Internet connections are available even in the smallest towns - they don't always work, and are sometimes slow, but there are, usually, plenty. Uploading photos and files is always slow. Internet usually costs about 100 kwatcha a minute, and in more touristy places 150/200 a minute. Ask for a discount, if you plan to stay online for long, and make sure the time is recorded correctly.
See also International Telephone Calls
The country code for Zambia is "260." Phone service both within Zambia and into Zambia is very hit-or-miss. In large cities, you are more likely to get regular, dependable phone service, but it is by no means a guarantee. The farther you travel from Lusaka, the less likely you are to maintain a good connection. International calling rates can be as high as $3 per minute.
Cell phones have been booming in recent years, and Zambia has a highly competitive market with three main operators: Airtel, Cell Z and MTN. Generally speaking, Airtel has the largest network, while Cell Z is the cheapest. You can pick up a local SIM card for as little as 5,000K ($1). Prepaid time is sold in "units" corresponding to dollars: figure on 0.4 units for an SMS or up to 1 unit/minute for calls, although as always the precise tariffs are complex.
Avoid using internet on your cellphone (especially if you don't have a local SIM card), except if you have wifi. Switch off data roaming to avoid high costs.

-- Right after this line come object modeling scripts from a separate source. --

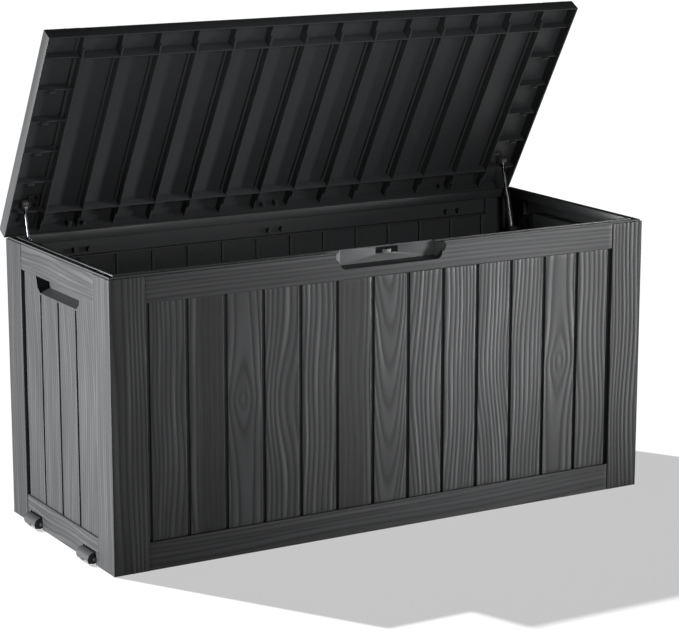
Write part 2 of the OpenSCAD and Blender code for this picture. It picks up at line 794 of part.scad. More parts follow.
// Cup over the lid stud, open on the side the stud comes in from
module upper_socket(side) {
    cap = 1.6;
    color(black_paint) strut_place(side) difference() {
        union() {
            translate([0, 0, strut_len]) along_x(socket_r, socket_w);
            translate([0, 0, strut_len - socket_r - socket_boss])
                cylinder(r = rod_r + 2.2, h = socket_boss + 3);
        }
        translate([-side * cap, 0, strut_len]) along_x(stud_r + socket_play, socket_w);
        translate([0, 0, strut_len - socket_r - socket_boss - 1])
            cylinder(r = rod_r + set_gap, h = socket_boss + 1.7);
    }
}

// Plate under the lid with an ear and the stud that the upper socket sits on
module lid_bracket(side) {
    stud_len = socket_w;
    color(steel) lid_pose() difference() {
        union() {
            translate([side > 0 ? ear_x - 24 : -ear_x, up_y - 14, lid_under - 4 - bracket_t])
                cube([24, 28, bracket_t]);
            translate([side > 0 ? ear_x - ear_t : -ear_x, up_y - 7, up_z - 5])
                cube([ear_t, 14, lid_under - 4 - up_z + 5]);
            translate([side * (ear_x + stud_len / 2 - over), up_y, up_z])
                along_x(stud_r, stud_len);
        }
        for (k = [-1, 1]) translate([side * (ear_x - 16), up_y + 9 * k, lid_under - 8])
            cylinder(r = screw_r + hole_gap, h = 6);
    }
}

module strut_left_body_bracket() body_bracket(-1);
module strut_left_lower_socket() lower_socket(-1);
module strut_left_cylinder() strut_cylinder(-1);
module strut_left_rod() strut_rod(-1);
module strut_left_upper_socket() upper_socket(-1);
module strut_left_lid_bracket() lid_bracket(-1);
module strut_right_body_bracket() body_bracket(1);
module strut_right_lower_socket() lower_socket(1);
module strut_right_cylinder() strut_cylinder(1);
module strut_right_rod() strut_rod(1);
module strut_right_upper_socket() upper_socket(1);
module strut_right_lid_bracket() lid_bracket(1);

// ---- rollers ---------------------------------------------------------------------------------

// Hood and cheeks round a roller, on a back plate behind the rail; near is the end whose half
// of the hood is cut short, so that the roller shows
module roller_housing(end, near = -1) {
    back = axle_x - body_w / 2 + plate_in + plate_t;
    cheek_y = hood_w / 2 - cheek_t / 2;
    color(resin) roller_place(end) difference() {
        union() {
            intersection() {
                difference() {
                    along_y(hood_r, hood_w);
                    along_y(roller_r + hood_gap, hood_w - 2 * cheek_t);
                }
                translate([-far, -far, 3 - roller_z]) cube([far + back, 2 * far, far]);
            }
            for (s = [-1, 1]) translate([back - plate_t - hood_r, s * cheek_y - cheek_t / 2,
                3.5 - roller_z]) cube([hood_r + over, cheek_t, roller_z - 3.5 + hood_r - 2]);
            translate([back - plate_t, -hood_w / 2 - plate_side, 4 - roller_z]) difference() {
                cube([plate_t, hood_w + 2 * plate_side, plate_h]);
                translate([-1, plate_side + cheek_t, -1])
                    cube([2 * plate_t, hood_w - 2 * cheek_t, roller_z - 4 + hood_r + 1]);
            }
        }
        translate([-hood_r - 1, near * hood_w / 4 - hood_w / 4 + cheek_t, -hood_r])
            cube([hood_r + 1, hood_w / 2 - cheek_t, hood_r - 3]);
        along_y(axle_r + set_gap, 2 * hood_w);
        for (s = [-1, 1]) translate([0, s * (hood_w / 2 + plate_side / 2), plate_screw_z - roller_z])
            along_x(boss_r + 0.3, far);
    }
}

module roller_wheel(end) {
    color(roller_black) roller_place(end) difference() {
        along_y(roller_r, roller_w);
        along_y(axle_r + run_gap, 2 * roller_w);
        for (s = [-1, 1]) translate([0, s * roller_w / 2, 0]) difference() {
            along_y(roller_r - 2, 3);
            along_y(axle_r + 2, 4);
        }
    }
}

module roller_axle(end) {
    color(steel) roller_place(end) {
        along_y(axle_r, hood_w + 1);
        for (s = [-1, 1]) translate([0, s * (hood_w / 2 + 0.9), 0]) along_y(axle_r + 1, 1.2);
    }
}

module roller_front_housing() roller_housing(-1);
module roller_front_wheel() roller_wheel(-1);
module roller_front_axle() roller_axle(-1);
module roller_rear_housing() roller_housing(1);
module roller_rear_wheel() roller_wheel(1);
module roller_rear_axle() roller_axle(1);

// ---- screws ----------------------------------------------------------------------------------

module corner_screws() {
    color(steel) for (sx = [-1, 1], sy = [-1, 1], z = corner_screw_z)
        translate([sx * (body_w / 2 - flange_in - skin), sy * (body_d / 2 - corner_screw_in), z])
            rotate([0, sx * 90, 0]) screw(flange_in - 1.5);
}

module base_screw(u) {
    translate([u, base_in + skin, base_screw_z]) rotate([90, 0, 0])
        screw(base_in - rail_inset - 1);
}

module base_screws() {
    color(steel) {
        for (side = [0, 2]) wall_place(side) for (u = base_screw_front) base_screw(u);
        for (side = [1, 3]) wall_place(side) for (u = base_screw_side) base_screw(u);
    }
}

module hinge_body_screws() {
    head_y = body_d / 2 - rail_inset + leaf_t;
    color(steel) for (x = hinge_at, s = [-1, 1])
        translate([x + s * leaf_screw_x, head_y, body_leaf_screw_z]) rotate([90, 0, 0]) screw(12);
}

module hinge_lid_screws() {
    color(steel) lid_pose() for (x = hinge_at, s = [-1, 1])
        translate([x + s * leaf_screw_x, lid_d / 2 + leaf_t,
            lid_top - lid_boss_drop]) rotate([90, 0, 0]) screw(12);
}

module strut_body_screws() {
    color(steel) for (side = [-1, 1], s = [-1, 1])
        translate([side * (body_w / 2 - bracket_in - bracket_t), low_y,
            low_z + s * bracket_screw]) rotate([0, side * 90, 0]) screw(7);
}

module strut_lid_screws() {
    color(steel) lid_pose() for (side = [-1, 1], k = [-1, 1])
        translate([side * (ear_x - 16), up_y + 9 * k, lid_under - 4 - bracket_t]) screw(6);
}

module roller_screws() {
    color(steel) for (e = [-1, 1], s = [-1, 1])
        translate([-body_w / 2 + plate_in + plate_t,
            e * roller_y + s * (hood_w / 2 + plate_side / 2), plate_screw_z])
            rotate([0, -90, 0]) screw(4.5, washer_r);
}

// ---- drawing ---------------------------------------------------------------------------------

front_panel();
back_panel();
left_panel();
right_panel();
base_panel();
lid();
hinge_left_body_leaf();
hinge_left_lid_leaf();
hinge_left_pin();
hinge_centre_body_leaf();
hinge_centre_lid_leaf();
hinge_centre_pin();
hinge_right_body_leaf();
hinge_right_lid_leaf();
hinge_right_pin();
strut_left_body_bracket();
strut_left_lower_socket();
strut_left_cylinder();
strut_left_rod();
strut_left_upper_socket();
strut_left_lid_bracket();
strut_right_body_bracket();
strut_right_lower_socket();
strut_right_cylinder();
strut_right_rod();
strut_right_upper_socket();
strut_right_lid_bracket();
roller_front_housing();
roller_front_wheel();
roller_front_axle();
roller_rear_housing();
roller_rear_wheel();
roller_rear_axle();
corner_screws();
base_screws();
hinge_body_screws();
hinge_lid_screws();
strut_body_screws();
strut_lid_screws();
roller_screws();
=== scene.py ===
"""Looks of the deck storage box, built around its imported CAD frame.

The four walls and the lid are the same mouldings as in the CAD, cut into fine strips so that each
board carries its own raised wood grain and rounded edges. The hardware keeps its CAD shape, with
broken edges where it shows, and every piece gets the finish of its real material.
"""

import json
import logging
import math
from collections.abc import Callable
from dataclasses import dataclass, field
from enum import Enum

import bmesh
import bpy
import numpy as np
from mathutils import Matrix, Vector


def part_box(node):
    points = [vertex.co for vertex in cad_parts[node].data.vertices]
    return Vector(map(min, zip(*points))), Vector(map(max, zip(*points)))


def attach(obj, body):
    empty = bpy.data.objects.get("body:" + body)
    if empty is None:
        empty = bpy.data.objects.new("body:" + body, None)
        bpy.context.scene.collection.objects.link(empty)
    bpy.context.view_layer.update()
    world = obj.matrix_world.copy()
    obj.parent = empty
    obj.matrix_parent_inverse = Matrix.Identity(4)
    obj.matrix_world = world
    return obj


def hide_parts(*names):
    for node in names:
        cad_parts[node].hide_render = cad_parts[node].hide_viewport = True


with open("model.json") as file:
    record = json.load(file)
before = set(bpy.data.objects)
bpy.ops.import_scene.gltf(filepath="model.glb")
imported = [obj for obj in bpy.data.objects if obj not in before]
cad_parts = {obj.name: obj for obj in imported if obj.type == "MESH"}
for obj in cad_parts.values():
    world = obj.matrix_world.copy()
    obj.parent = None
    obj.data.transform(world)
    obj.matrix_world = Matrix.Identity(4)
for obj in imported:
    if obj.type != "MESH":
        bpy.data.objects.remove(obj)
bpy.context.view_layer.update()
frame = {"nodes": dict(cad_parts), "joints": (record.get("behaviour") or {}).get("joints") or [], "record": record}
log = logging.getLogger("deck_box")

MM = 0.001
SHARP_ANGLE = math.radians(32)  # corners sharper than this keep their edge
Colour = tuple[float, float, float, float]

NOISE_ENDS = {"From Min": 0.3, "From Max": 0.7}  # a noise keeps to its middle
MIX_FACTOR, MIX_A, MIX_B = 0, 6, 7  # a Mix node's inputs when it mixes colours
MIX_COLOUR = 2  # and its output


# ---- finishes --------------------------------------------------------------------------------


def linear(colour: str) -> Colour:
    """Turns an sRGB hex colour into the linear colour that the shaders work in.

    Args:
        colour: The colour as "#rrggbb".

    Returns:
        Red, green, blue and an alpha of 1, linear.
    """
    channels = [int(colour[i : i + 2], 16) / 255 for i in (1, 3, 5)]
    red, green, blue = [
        c / 12.92 if c <= 0.04045 else ((c + 0.055) / 1.055) ** 2.4 for c in channels
    ]
    return (red, green, blue, 1.0)


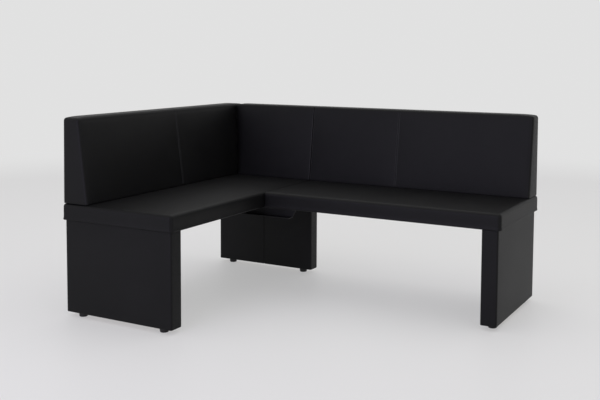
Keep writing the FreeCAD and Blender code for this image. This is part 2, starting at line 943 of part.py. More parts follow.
# Seats of both modules
short_irons = [(SHORT, y) for y in side_back.irons] + [(REAR, y) for y in corner_back.irons]
long_irons = [(LONG, y) for y in long_back.irons]
modules = {
    "short": SimpleNamespace(
        place=SHORT, length=short_length, joint_end=None, crown_stop=short_length - crown_start,
        irons=short_irons, backs=(side_back, corner_back), legs=(front_leg, corner_leg),
    ),
    "long": SimpleNamespace(
        place=LONG, length=long_length, joint_end="near", crown_stop=long_length - size.crown_inset,
        irons=long_irons, backs=(long_back,), legs=(end_leg,),
    ),
}
for name, module in modules.items():
    seat = (module.place, module.length)
    form = (*seat, module.joint_end, module.crown_stop, module.irons)
    keep(f"{name}_seat_cover", seat_cover(*form))
    keep(f"{name}_seat_foam", seat_foam(*form))
    keep(f"{name}_seat_webbing", seat_webbing(*seat, module.irons))
    bolt_holes = [hole for y in module.legs for hole in leg_bolt_holes(*seat, y)]
    iron_holes = [hole for back in module.backs for hole in back.iron_bolt_holes()]
    keep(f"{name}_seat_rails", seat_rails(*seat, iron_holes + coupling_holes()))
    slots = [iron_slot(frame, y, seat_base, rail_top) for frame, y in module.irons]
    half_spare = (size.leg_board_width - size.leg_thickness) / 2
    boards = [
        cross_board(*seat, y - half_spare, size.leg_board_width, bolt_holes + slots) for y in module.legs
    ]
    if name == "short":
        boards.append(cross_board(*seat, tie_start, size.tie_board_width, coupling_holes() + slots))
    keep(f"{name}_seat_boards", group(boards))
    keep(f"{name}_seat_dust_cloth", dust_cloth(*seat, bolt_holes + coupling_holes()))

# Legs with their feet
nuts = []
for name, (place, length, y) in legs.items():
    keep(f"{name}_cover", leg_cover(place, y))
    keep(f"{name}_wadding", leg_wadding(place, y))
    keep(f"{name}_panels", leg_panels(place, y))
    keep(f"{name}_frame", leg_frame(place, length, y))
    for side, x in foot_spots().items():
        keep(f"{name}_{side}_foot", foot_pad(place, x, y))
        keep(f"{name}_{side}_stem", foot_stem(place, x, y))
        nuts.append(foot_nut(place, x, y))
keep("foot_nuts", group(nuts))
keep("leg_bolts", group([bolt for leg in legs.values() for bolt in leg_bolts(*leg)]))

# Backs
backs = {"side_back": side_back, "corner_back": corner_back, "long_back": long_back}
for name, back in backs.items():
    keep(f"{name}_cover", back.cover())
    keep(f"{name}_foam", back.foam())
    keep(f"{name}_boards", back.boards())
    keep(f"{name}_frame", back.frame())
    keep(f"{name}_irons", group(back.iron_bars()))
keep("iron_bolts", group([bolt for back in backs.values() for bolt in back.iron_bolts()]))

# Couplings of the modules
keep("coupling_channel", coupling_channel())
keep("coupling_plate", coupling_plate())
keep("coupling_screws", group(coupling_screws()))

doc.recompute()
for thing in doc.Objects:
    if "Invalid" in thing.State or "Error" in thing.State:
        raise RuntimeError(f"{thing.Name} ({thing.Label}) failed: {thing.State}")
for name, thing in parts.items():
    if thing.Shape.isNull() or not thing.Shape.isValid() or not thing.Shape.Solids:
        raise RuntimeError(f"{name} has no valid solid")

os.makedirs("parts", exist_ok=True)
for name, thing in parts.items():
    thing.Shape.exportStep(f"parts/{name}.step")
    print(name, len(thing.Shape.Solids), "solids", round(thing.Shape.Volume), "mm3")
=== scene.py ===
from math import atan2, ceil, cos, pi, radians

import bmesh
import bpy
from mathutils import Matrix, Vector
from mathutils.bvhtree import BVHTree


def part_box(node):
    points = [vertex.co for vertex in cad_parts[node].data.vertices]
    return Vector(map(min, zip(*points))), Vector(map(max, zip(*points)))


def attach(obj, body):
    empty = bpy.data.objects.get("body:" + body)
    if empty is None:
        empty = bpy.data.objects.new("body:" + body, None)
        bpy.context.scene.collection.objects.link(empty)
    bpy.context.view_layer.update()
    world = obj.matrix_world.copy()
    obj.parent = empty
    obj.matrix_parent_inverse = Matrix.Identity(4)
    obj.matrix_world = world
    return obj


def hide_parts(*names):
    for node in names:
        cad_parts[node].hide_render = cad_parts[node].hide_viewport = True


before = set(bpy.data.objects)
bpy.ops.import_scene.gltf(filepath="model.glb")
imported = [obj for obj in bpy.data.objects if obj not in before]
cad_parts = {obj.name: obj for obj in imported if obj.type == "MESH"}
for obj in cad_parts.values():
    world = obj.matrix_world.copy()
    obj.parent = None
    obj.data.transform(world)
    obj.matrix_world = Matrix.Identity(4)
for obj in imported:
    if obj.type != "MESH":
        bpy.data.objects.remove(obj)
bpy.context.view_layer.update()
scene = bpy.context.scene
scene.view_settings.view_transform = "Standard"

# Camera. It stands a little above table height, turned left to see both sides of the corner. It is
# shifted down, so that the bench stands in the middle of the picture with its uprights upright.
picture_width = 600
focal_pixels = 899.3
principal_row = 120
middle_row = 200
eye = Vector((1.8563, -3.3995, 1.1240))
turn_left = 0.5099
look_down = 0.0767
tilt = 0.0047

camera = bpy.data.cameras.new("camera")
camera.sensor_width = 36
camera.lens = focal_pixels * camera.sensor_width / picture_width
camera.shift_y = (principal_row - middle_row) / picture_width
camera_object = bpy.data.objects.new("camera", camera)
aim = Matrix.Rotation(turn_left, 4, "Z") @ Matrix.Rotation(pi / 2 - look_down, 4, "X")
camera_object.matrix_world = Matrix.Translation(eye) @ aim @ Matrix.Rotation(tilt, 4, "Z")
scene.collection.objects.link(camera_object)
scene.camera = camera_object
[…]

Booths labeled "public telephone" these days consist, more often than not, of a guy renting out his cellphone. Typical rates are 5K/min ($1) for domestic and 15K/min ($3) for international calls
Post in Zambia is slow and not always reliable. A post card to Europe can take between four days and two weeks, and costs about US$0.30. Parcels take longer, and are quite expensive - make sure you only seal your box at the post office, so you can show what's inside. It also works in your advance - if the personnel sees you only have boring soapstone carvings and nothing of value, your parcel is much more likely to arrive. Leave your cards and letters in the biggest post office; it therefore passes through less hands and is more likely to get to its destination. If you want to send a package internationally, use a company like TNT, UPS, DHL or FedEx, as they are fast, reliable and just a little more expensive than the local post.